I wrote a number of guest posts this past year. In case you missed them I’ll be sharing some of them this week on the blog. First up is a post I wrote from Tesco Kids Book Club about keeping kids reading during the holidays. Christmas holidays aren’t as long as summer holidays (although I shouldn’t forget that for some of my readers it IS summer right now!), but it’s always good to encourage reading! Here’s the original post (with some updates):

Summer holidays are a time for fun and relaxing, there’s no doubt about it. But how can we help our kids keep reading, and enjoying reading, whilst school’s out? Here’s a menu of tried and tested ideas – why not try one or two and see what works for your family?

  • Take advantage of free books and activities at your local library. All UK libraries are taking part in a free summer reading programme for kids with exciting incentives and events. This summer’s theme is Circus Stars.

  • Let your kids choose their own reading matter. All reading is good so whether in the library or the charity shop with just a couple of quid, let them choose whatever books take their fancy. Don’t forget non-fiction, joke books, cartoons – all count as reading!

  • Spread books around. It’s the holidays so do something different with reading – you could start reading at meal times or bath times, outdoors or under blankets with a torch. Make sure a book is just as easy to find in your home as the tv remote or Wii console.

  • Have a secret stash of books and magazines on hand for the inevitable cry “I’m bored! What can I do?” Activity books and children’s magazines contain a lot of “hidden” reading and can encourage creativity too. I wrote one of my favourite guest posts this year for Wahm-Bam, all about activity book and you can find it here.

  • There’s more to reading than books. Offer your kids an e-book,app or reading online (Oxford Owl and Stories from the Web are both good sources of fun, online stories), ask family and friends to send postcards, or even start writing your own story, leaving your kids an excerpt to find each morning when they wake up (for inspiration you might like or remember our Magic Beans post).

  • Offer a trip to the cinema. Several films based on children’s books are released this summer (including Horrid Henry and Mr Popper’s Penguins), so give the kids a chance to become a film critic. Christmas film releases with books to match include Hugo, a Martin Scorsese film based on The Invention of Hugo Cabret by Brian Selznick. If they read the book treat them to it on the big screen. You could also do the same with a DVD – here’s a list of films based on children’s books.

  • Take a trip to a museum specialising in children’s books or a location that features in a favourite book. Seven Stories, Discover and the Roald Dahl Museum and Story Centre are all exciting places to visit, whilst Storybook England is a fantastic interactive map featuring locations found in children’s books. I wrote two posts about UK kidlit destinations, and whilst now may not be the time to hit the road to visit these, you can start planning for the warmer weather! Here’s part 1 and part 2.

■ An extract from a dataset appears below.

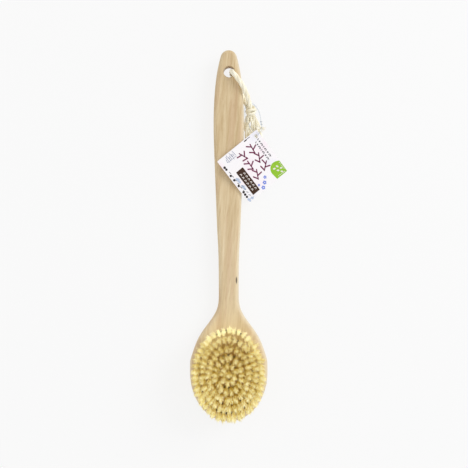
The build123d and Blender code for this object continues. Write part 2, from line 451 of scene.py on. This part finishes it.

  • Listen to audiobooks on long journeys. Christmas is a time when many of us travel up and down the country visiting relatives. Often free from your local library, audiobooks offer a shared experience that will make a long journey pass that bit more quickly, and get you all hooked on a great story leaving you wanting to read more! If you want to hear me talking about our love of audiobooks you can listen to this podcast from Raising Playful Tots, where I was interviewed by Melitsa.


  • All of these tips boil down to just 3 key things. If you want to help your children enjoy reading over the summer (or winter!):

  • Make a range of reading material easily accessible.

  • Read together or at the same time, thereby ensuring you create space for reading and lead by example.

  • Make it fun! It is the holidays after all…!
  • If you’re looking for some fun christmassy things to do with books that aren’t reading you might like this, this or (my personal favourite) this!

    8 Responses

    1. Zoe

      Thanks Stacey, I wonder what different tips you would have suggested – I’m sure keeping kids reading over holidays is a question you get asked about a lot.

    2. sandhya

      This is such a lovely, informative and thought-provoking post, Zoe!

      Points 1 & 2 are already in place. My house is overflowing with books, we both (husband and I) are avid readers and I am a staunch believer in reading aloud to A. We read the whole of the Harry Potter series like that, and have now started with the Hobbit. Point 3 is where your posts come in handy, Zoe! We shamelessly use the activities you suggest!

    3. Judy Houser

      Great suggestions, But I am disappointed that you included Mr. Popper’s Penguins as a movie recommendation. The book is so great. The movie barely relates to the book.

      • Zoe

        Hi Judy, I’m certainly no film buff, but I think an interesting conversation can be had about differences between books and their film adaptations – certainly with my eldest we’ve talked about this (tho not in relation to this film), and we’ve also talked about if we were to make a film of a book, what would we include or change. At the moment we’re in the process of adapting a favourite picture book into a little play for christmas and we’ve had to change things as we can include everything given our limited means and budget. It creates an interesting discussion about the key aspects of a plot, or how things can be different but still similar, at least in spirit.

    4. Judy Houser

      Thanks for the response, Zoe. I agree that good conversation can be generated through comparisons. I just hate it, though, when Hollywood takes a great book and makes an inferior film. Many children do not have any experience with the book and are left with ideas about characters and plot that the author never intended.

    5. Zoe

      Oh I agree Judy, it’s such a shame when a great book’s story is mutilated in a film. But I’ve experienced with my own kids them wanting to read a book because they’ve seen a film and then discovered that it was based on a book, even when I thought that film wasn’t amazing (Cloudy with a chance of meatballs is what I’m thinking of in particular).